The latest iteration of this EO covers much less ground than the much-criticized first iteration, which is interesting in that it suggests that some combination of internal review and external pressure has had real impact. As the Times reported previously, a decision already had been made to omit the section reviving the possibility of CIA-administered detention, and this version omits the portions addressing military commissions. As a result, the draft EO now focuses solely on military detention.
Here’s an annotation of sorts, with my thoughts on what matters and why with respect to the operative provisions (I’m skipping the “Findings” section, as I saw nothing there we’ve not seen before).
Section 2 (on the Armed Conflict)
The first operative section restates the view that the “United States remains engaged in an armed conflict with al Qaeda, the Taliban, and associated forces, including individuals and networks associated with the Islamic State.” No news here; this was the Obama Administration’s position as well.
Section 3 (on Continuing to Use GTMO ... But Perhaps Also/Instead Other Locations)
The next operative section first directs that GTMO continue to be used “for the detention of enemy combatants captured in the armed conflict described in section 2 of this order, including such individuals captured after the effective date of this order.” For good measure, it then explicitly revokes President Obama’s January 2009 Executive Order (EO 13492) attempting to shutter GTMO.
As Jack points out in Charlie’s article in the Times, the important thing to bear in mind here is that it already is established that habeas jurisdiction applies to all GTMO detainees. As a result, bringing an Islamic State captive to GTMO almost certainly will result in federal judges weighing in for the first time on whether the 2001 AUMF properly extends to the Islamic State. Perhaps they’ll agree with the Obama-Trump position on that question (it seems safe to assume Trump’s view won’t differ from Obama’s on this point). Indeed, I think it is very likely that they will given the extensive funding Congress for some time has been pouring into combat operations against the Islamic State. But it’s possible they won’t.
Since there’s no way to know for sure in advance, this creates incentive to consider a few possibilities. First, it’s a reason to ask Congress to update both the 2001 AUMF and the NDAA FY 2012 to state explicitly that force and detention authority extend to the Islamic State. Second, it’s a reason to keep any Islamic State captives in-theater if possible, rather than bring them to GTMO. In that respect, it’s interesting that the next subpart of Section 3 goes out of its way to point out that GTMO is not the only facility at which detainees may be held: “Nothing in this order shall affect the authority of the Secretary of Defense to detain enemy combatants in other facilities available to the United States for the custody of military detainees.”

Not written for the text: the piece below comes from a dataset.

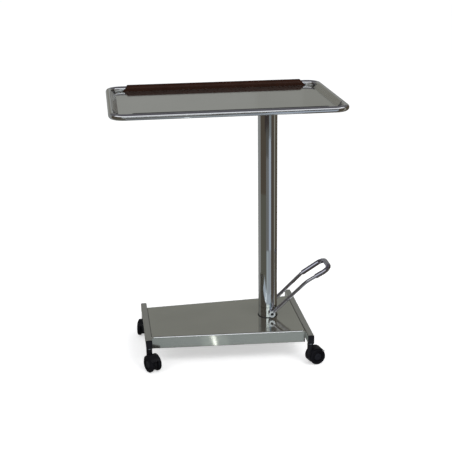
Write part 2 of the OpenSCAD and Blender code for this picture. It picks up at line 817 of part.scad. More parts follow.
module side_bar(x, half_y) {
    tube_len = 2 * (half_y - cap_t);
    color(steel) translate([x, 0, bar_z + bar_h / 2]) difference() {
        rotate([90, 0, 0]) linear_extrude(tube_len, center = true) difference() {
            round_rect(bar_w, bar_h, bar_corner_r);
            square([bar_w - 2 * bar_wall, bar_h - 2 * bar_wall], center = true);
        }
        for (s = [-1, 1]) translate([0, s * (half_y - stem_inset), -bar_h / 2 - 1])
            cylinder(r = stem_bush_d / 2, h = bar_wall + 2);
    }
}

// Plug-in cap at one end of a side bar
module end_cap(x, half_y, side) {
    plug_gap = 0.1;
    color(black) translate([x, side * half_y, bar_z + bar_h / 2]) rotate([side * 90, 0, 0]) {
        linear_extrude(cap_t) round_rect(bar_w, bar_h, bar_corner_r);
        translate([0, 0, cap_t - eps]) linear_extrude(cap_plug) difference() {
            square([bar_w - 2 * bar_wall - 2 * plug_gap, bar_h - 2 * bar_wall - 2 * plug_gap],
                   center = true);
            square([bar_w - 2 * bar_wall - 5, bar_h - 2 * bar_wall - 5], center = true);
        }
    }
}

module caster_bushes() {
    color(steel) for (c = casters) translate([c[0], c[1], caster_h]) {
        translate([0, 0, -stem_bush_flange])
            ring(bar_w / 2 - 0.5, stem_d / 2 + run_gap, stem_bush_flange);
        ring(stem_bush_d / 2, stem_d / 2 + run_gap, stem_bush_h);
    }
}

module at_caster(i) {
    translate([casters[i][0], casters[i][1], 0]) rotate([0, 0, casters[i][2]]) children();
}

// Slice of the hood, r_out to r_in about the wheel axle, from its front lip to its skirt
module hood_arc(r_out, r_in) {
    lip = 32;
    skirt = 205;
    reach = 2 * hood_r;
    intersection() {
        difference() {
            circle(r_out);
            circle(r_in);
        }
        polygon(concat([[0, 0]], [for (i = [0:8]) let (a = lip + (skirt - lip) * i / 8)
            [reach * cos(a), reach * sin(a)]]));
    }
}

module hood(i) {
    color(black) at_caster(i) difference() {
        union() {
            translate([trail, 0, wheel_r]) rotate([90, 0, 0]) {
                linear_extrude(2 * hood_half_w, center = true) hood_arc(hood_r, hood_in_r);
                linear_extrude(web_t, center = true) hood_arc(hood_in_r + 1, hub_r - 1);
                linear_extrude(web_t, center = true) circle(web_r);
            }
            difference() {
                translate([0, 0, wheel_r]) cylinder(r = boss_d / 2, h = boss_top - wheel_r);
                translate([trail, 0, wheel_r]) bar_y(hood_in_r + 1, 2 * boss_d);
            }
        }
        translate([0, 0, stem_foot]) cylinder(r = stem_d / 2, h = boss_top);
        translate([trail, 0, wheel_r]) bar_y(wheel_axle_d / 2, 2 * web_t);
    }
}

module stem(i) {
    color(chrome) at_caster(i) {
        translate([0, 0, stem_foot]) cylinder(r = stem_d / 2, h = stem_top - stem_foot - 2);
        translate([0, 0, stem_top - 2 - eps])
            cylinder(r1 = stem_d / 2, r2 = stem_d / 2 - 1.5, h = 2);
    }
}

module wheel_axle(i) {
    color(chrome) at_caster(i) translate([trail, 0, wheel_r])
        bar_y(wheel_axle_d / 2, 2 * (wheel_in + bore_len) - 1);
}

// Half section of a wheel: x is the radius, y runs from its inner face to its outer face
module wheel_profile() {
    rim_depth = 11;
    dome_r = 60;
    dome_top = wheel_w - 1.5;
    translate([wheel_r - rim_depth / 2, wheel_w / 2]) round_rect(rim_depth, wheel_w, wheel_crown);
    intersection() {
        translate([0, dome_top - dome_r]) circle(dome_r, $fn = 128);
        translate([0, wheel_w / 2 - 2]) square([wheel_r - rim_depth + 1, wheel_w]);
    }
    translate([0, -hub_step]) square([hub_r, wheel_w / 2 + hub_step]);
}

module wheel(i, side) {
    color(black) at_caster(i) translate([trail, side * wheel_in, wheel_r])
        rotate([-side * 90, 0, 0]) difference() {
            rotate_extrude() wheel_profile();
            translate([0, 0, -hub_step - 1])
                cylinder(r = wheel_axle_d / 2 + run_gap, h = bore_len + hub_step + 1);
        }
}

tray_pan();
rim_tube();
rear_grip();
support_rails();
column_head();
head_bolts();
rod_screw();
lift_tube();
lift_bush();
guide_tube();
guide_top_bush();
cylinder_barrel();
rod_gland();
piston_rod();
piston_seal();
pump_block();
foot_seal();
bleed_screw();
drain_plug();
pump_bolts();
axle_bushes();
pump_plunger();
plunger_spring();
lever_rod();
lever_sleeve();
lever_axle();
lever_crank();
lever_screws();
base_plate();
base_stiffener();
side_bar(far_x, bar_far_y);  // side_bar_far
side_bar(near_x, bar_near_y);  // side_bar_near
caster_bushes();
end_cap(far_x, bar_far_y, -1);  // end_cap_front_far
end_cap(near_x, bar_near_y, -1);  // end_cap_front_near
end_cap(far_x, bar_far_y, 1);  // end_cap_rear_far
end_cap(near_x, bar_near_y, 1);  // end_cap_rear_near
hood(0);  // hood_front_far
hood(1);  // hood_front_near
hood(2);  // hood_rear_far
hood(3);  // hood_rear_near
stem(0);  // stem_front_far
stem(1);  // stem_front_near
stem(2);  // stem_rear_far
stem(3);  // stem_rear_near
wheel_axle(0);  // axle_front_far
wheel_axle(1);  // axle_front_near
wheel_axle(2);  // axle_rear_far
wheel_axle(3);  // axle_rear_near
wheel(0, -1);  // wheel_front_far_a
wheel(0, 1);  // wheel_front_far_b
wheel(1, -1);  // wheel_front_near_a
wheel(1, 1);  // wheel_front_near_b
wheel(2, -1);  // wheel_rear_far_a
wheel(2, 1);  // wheel_rear_far_b
wheel(3, -1);  // wheel_rear_near_a
wheel(3, 1);  // wheel_rear_near_b
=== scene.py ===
import json
import math

import bpy
from mathutils import Matrix, Vector


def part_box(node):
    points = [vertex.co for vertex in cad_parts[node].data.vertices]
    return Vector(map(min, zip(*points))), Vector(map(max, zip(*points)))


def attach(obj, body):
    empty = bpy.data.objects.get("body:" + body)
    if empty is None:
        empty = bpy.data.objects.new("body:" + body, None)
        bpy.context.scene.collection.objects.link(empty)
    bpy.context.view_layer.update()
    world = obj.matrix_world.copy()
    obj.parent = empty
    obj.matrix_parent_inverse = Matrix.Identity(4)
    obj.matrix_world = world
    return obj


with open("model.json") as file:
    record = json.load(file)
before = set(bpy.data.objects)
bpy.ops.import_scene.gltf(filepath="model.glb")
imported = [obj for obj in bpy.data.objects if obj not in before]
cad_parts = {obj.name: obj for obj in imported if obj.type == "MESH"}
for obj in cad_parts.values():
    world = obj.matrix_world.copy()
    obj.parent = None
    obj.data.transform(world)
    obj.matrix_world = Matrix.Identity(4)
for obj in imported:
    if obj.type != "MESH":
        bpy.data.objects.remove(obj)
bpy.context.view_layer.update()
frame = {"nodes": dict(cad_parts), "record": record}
nodes = frame["nodes"]
scene = bpy.context.scene

# ---------------------------------------------------------------- camera

# Solved from the tray rim, the column and the base plate in the photograph
EYE = Vector((-0.4033, -3.2148, 1.4900))
YAW = 0.1333
PITCH = 0.3151
ROLL = -0.0117
FOCAL_PX = 1007.08
IMAGE_PX = 452
CENTRE_PX = (232.08, 226.83)
SENSOR_MM = 36
CLIP_END = 200


def add_camera():
    forward = Vector((math.sin(YAW) * math.cos(PITCH),
                      math.cos(YAW) * math.cos(PITCH),
                      -math.sin(PITCH)))
    level = Vector((math.cos(YAW), -math.sin(YAW), 0))
    upright = level.cross(forward)
    right = math.cos(ROLL) * level + math.sin(ROLL) * upright
    up = -math.sin(ROLL) * level + math.cos(ROLL) * upright
    data = bpy.data.cameras.new("camera")
    data.sensor_width = SENSOR_MM
    data.lens = SENSOR_MM * FOCAL_PX / IMAGE_PX
    data.shift_x = (IMAGE_PX / 2 - CENTRE_PX[0]) / IMAGE_PX
    data.shift_y = (CENTRE_PX[1] - IMAGE_PX / 2) / IMAGE_PX
    data.clip_end = CLIP_END
    obj = bpy.data.objects.new("camera", data)
    scene.collection.objects.link(obj)
    turn = Matrix((right, up, -forward)).transposed().to_4x4()
    obj.matrix_world = Matrix.Translation(EYE) @ turn
    scene.camera = obj


# ---------------------------------------------------------------- materials

# Most of a noise texture's values lie between these
NOISE_LOW = 0.3
NOISE_HIGH = 0.7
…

The final two subsections read as gestures intended to assuage some of the more serious concerns observers may have about Trump administration intentions with respect to detention. First, subsection (d) appears to accept that the government must obey a court order directing the release of a GTMO detainee. And subsection (e) then clarifies that the EO is not intended to “affect existing law or authorities relating to the detention of United States citizens, lawful resident aliens of the United States, or any other persons who are captured or arrested in the United States.” Of course that does not by any means rule out the prospect that the Trump administration will in fact assert authority to detain such persons at some point, but it at least precludes an interpretation of this EO as providing a new basis for such authority.
Section 4 (mostly boilerplate)
This section is mostly the usual executive order boilerplate, except for the final subpart: Section 4(d) provides that any prior EO that conflicts with this one is “hereby rescinded.” The explicit revocation of EO 13492 in Section 3 already does the important work here, however, so unless I’m missing something this appears to be more of a belt-and-suspenders safeguard.